The Elegance of the Hedgehog

By Dmitri

I haven’t read much fiction lately and cannot recall how I came across “The Elegance of the Hedgehog,” but what a gift it was. I never read anything else that was so hysterically funny and at the same time so profoundly sad. I could not wait to get back to it until turning the last page and once finished, I wanted to buy enough copies to give one to each of my friends and family members.

Written by the French novelist and philosophy teacher Muriel Barbery, the original French title is “L’Elegance du herisson”. I have to tip my hat to the English translator, Alison Anderson. It must have been a difficult job, and the translation is a work of art in itself.

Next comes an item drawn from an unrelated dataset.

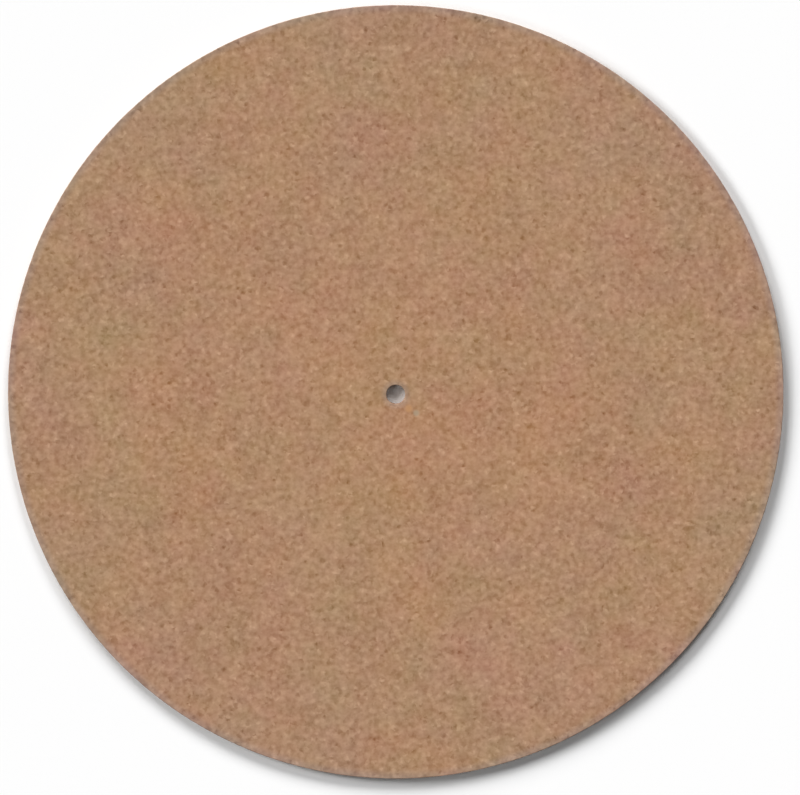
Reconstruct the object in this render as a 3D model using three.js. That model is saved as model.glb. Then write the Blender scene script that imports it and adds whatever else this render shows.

Many people online accuse the book of being elitist. Elitist, it surely is. Peppered by references to Anna Karenina by Leo Tolstoy, 17th-century Dutch paintings, music by Henry Purcell and Gustav Mahler, Japanese art-house movies by Yasujiro Ozu, philosophy of Rene Descartes and Immanuel Kant, as well as a few chapters long scathing critique of the Edmund Husserl’s phenomenology, it is certainly not for culturally ignorant. I am glad that I read it on Kindle, where you can look up the words in the Oxford Dictionary and relevant articles on Wikipedia because the vocabulary far exceeds the limits of my working knowledge of English. And yet, it is not elitist enough to not become a publishing phenomenon and a best-seller not just in France but worldwide, including South Korea.

I am not going to turn this post into a full review. There are dozens of reviews online. If you were ever drawn to consider the meaning of life and the role of art and beauty in general, do yourself a favor, get a copy, and read. You will not regret it.